The first night we spent in West Palm Beach - originally built to be Palm Beach's "service town," it now dwarfs Palm Beach both in population and in the gleaming cluster of skyscrapers that throw their shadows onto the Intracoastal Waterway. We stayed at the Hotel Biba, a sleekly renovated old motor inn near the water on a commercial strip in the El Cid neighborhood south of downtown. There's a lovely pool and a bar reputed to be a local hot spot, though things were fairly sedate the night we were there. A couple of packs of young men showed up, only to leave when they discovered that there weren't corresponding packs of women there.

The afternoon we arrived we checked in and walked the few blocks to Flagler Drive, which runs along the Intracoastal, into downtown, and across the wind-whipped Royal Park Bridge into Palm Beach. We then made our way to Worth Avenue, the town's famed shopping boulevard.

It takes a little while to notice the discreet signs of economic distress. The "for sale" placards in front of homes, for example, are subtle, roughly the size and shape of a woman's wallet - this was, we later learned, mandated by law. Once we got used to them, though, they seemed to be everywhere, winking out from the battlement-like privet hedges and abundant sprays of brightly colored flowers.

And Worth Avenue, while still lined with high-end stores, was noticeably quiet. Nearly every block had at least one vacant storefront, its emptiness imperfectly hidden by white linen drapes behind windows.

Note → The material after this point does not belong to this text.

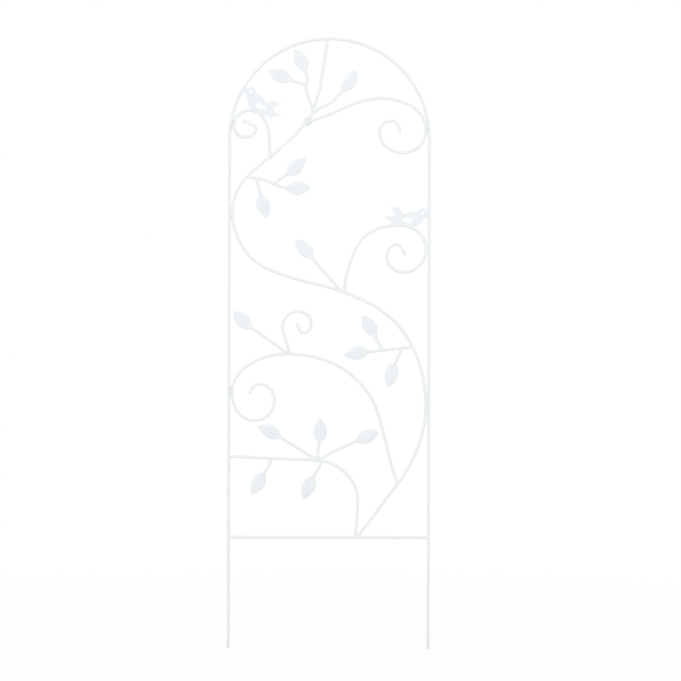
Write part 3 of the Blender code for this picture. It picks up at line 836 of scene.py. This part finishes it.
def makeLeaf(node, neck, heading, sweep):
    stations, columns = leaf["stations"], leaf["columns"]
    middle, ways = leafMidrib(heading, sweep, stations)
    front, back, film = [], [], []
    for station in range(stations):
        along = station / (stations - 1)
        half = leafHalfWidth(along)
        across = towards(ways[station] + 90)
        fromNeck = along * leaf["length"]
        fromTip = leaf["length"] - fromNeck
        flat = min(1.0, fromNeck / leaf["drawn"])
        flat = flat * flat * (3 - 2 * flat)
        rise = math.sin(math.pi * along)
        for column in range(columns):
            side = math.sin(math.pi / 2 * (2 * column / (columns - 1) - 1))
            fromRim = min((1 - abs(side)) * half, min(fromNeck, fromTip) + leaf["blunt"])
            rounding = 1 - min(fromRim / leaf["edge"], 1)
            thick = leaf["sheet"] / 2 * max(leaf["thinnest"], math.sqrt(1 - rounding ** 2))
            thick = max(thick, rodSizes["twig"] / 2 * math.sqrt(max(0.0, 1 - side ** 2)) * (1 - flat))
            press, seam = pressed(along, side, half)
            dome = leaf["dome"] * (1 - side ** 2) + leaf["puff"] * math.sin(math.pi * abs(side))
            y = press - dome * rise
            x, z = neck + middle[station] + half * side * across
            front.append((x, y - thick, z))
            back.append((x, y + thick, z))
            film.append(seam * flat)
    count = len(front)
    faces = []
    for station in range(stations - 1):
        for column in range(columns - 1):
            a = station * columns + column
            quad = [a, a + 1, a + 1 + columns, a + columns]
            faces.append(quad)
            faces.append([corner + count for corner in reversed(quad)])
    last = stations - 1
    rim = [station * columns for station in range(stations)]
    rim += [last * columns + column for column in range(1, columns)]
    rim += [station * columns + columns - 1 for station in range(last - 1, -1, -1)]
    rim += list(range(columns - 2, 0, -1))
    faces += betweenLoops(rim, [corner + count for corner in rim])
    film += [seam * leaf["backShade"] for seam in film]
    finishPiece(pieceName(node), front + back, faces, "leaf_paint", node, kind="sheet", film=film)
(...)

Elegantly dressed women holding signs advertising steep discounts stood outside stores, like upscale versions of the knock-off vendors on New York City's Canal Street.

The restaurant Taboo, a local favorite where we stopped for a lunch of pizza and poached salmon, was far from empty on a sunny Saturday afternoon, but, eavesdropping on its carefully lifted and sculpted patrons, we heard several conversations about shriveled portfolios and canceled parties.

Dinner the following evening was even more drastic. Perhaps 9 p.m. was simply far later than the typical reservation, but we shared Charley's Crab, overlooking the Atlantic, with only a handful of diners, allowing us uninterrupted enjoyment of expertly prepared seafood dishes like snapper Hemingway (parmesan encrusted, with lump crab on top) and swordfish Oscar (topped with crabmeat, asparagus, and béarnaise). The stone crab claws were fresh and the fancy bread basket bountiful.

The sense of easy sybaritic excess was interrupted only during dessert, when we heard the couple at the table behind us ask the waiter for a stopper so they could take home the remaining quarter bottle of the sparkling mineral water they had ordered.

The sun and sand and surf, however, are still free, and the next morning on the beach on the Atlantic side of town we had ample space to stretch out, take a swim, and relax on the chairs in the beach bags that the Brazilian Club, our hotel for the night, provides free to guests. After the beach, we made our way back to the hotel to lounge by the pool, where the few hotel guests who joined us appeared unmoved by the prospect of $17 cocktails. But the chance to stay in an $800 hotel room for $300 does not come every day, so we indulged ourselves with a delicious aperitif and savory curried peanuts.

And, if the beach and cocktails and gawking at the misfortunes of the rich get old, there's always Lion Country Safari, a huge drive-through zoo and wildlife park 20 minutes inland from the center of West Palm Beach. The park boasts an impressive range of animals: lions, elephants, giraffes, rhinos (including, when we went, a baby), ostriches, several species of antelope, giant tortoises, monkeys, and an 80-year-old chimpanzee who in her youth starred in the Ice Capades.

Like Palm Beach itself, she's a diva who has seen more glamorous days.

Drake Bennett and Rebecca Ulam Weiner can be reached at drbennett@globe.com.

If You Go

What to do

The beach: The main beach runs several blocks north and south of where Royal Palm Way dead-ends at the Atlantic side of the island. Less frequented beaches preferred by locals are toward the northern end of the island.

Worth Avenue: Window-shop and observe the strolling locals.

Lion Country Safari

2003 Lion Country Safari Road

Loxahatchee

561-793-1084

www.lioncountrysafari.com

A sprawling drive-through safari zoo. Adults $24, seniors $22, children $18.

Where to stay

Hotel Biba

320 Belvedere Road

West Palm Beach

561-832-0094

www.hotelbiba.com

An old motor inn sleekly renovated for the frugal shelter-magazine set. Doubles $110-$170, deals available on website.

Brazilian Court Hotel

301 Australian Ave

Palm Beach

561-655-7740

www.thebraziliancourt.com

A grand Palm Beach institution with rooms from $550, but deals are available online or by calling the reservation line.

Where to eat

Taboo

221 Worth Ave.

Palm Beach

561-835-3500

www.taboorestaurant.com

A longtime watering hole. Pizzas from $10, main course salads from $16 and steaks from $30.

Charley's Crab

456 South Ocean Blvd.

Palm Beach

561-659-1500

www.muer.com

Upscale seafood overlooking the Atlantic. Appetizers from $10, main courses from $20.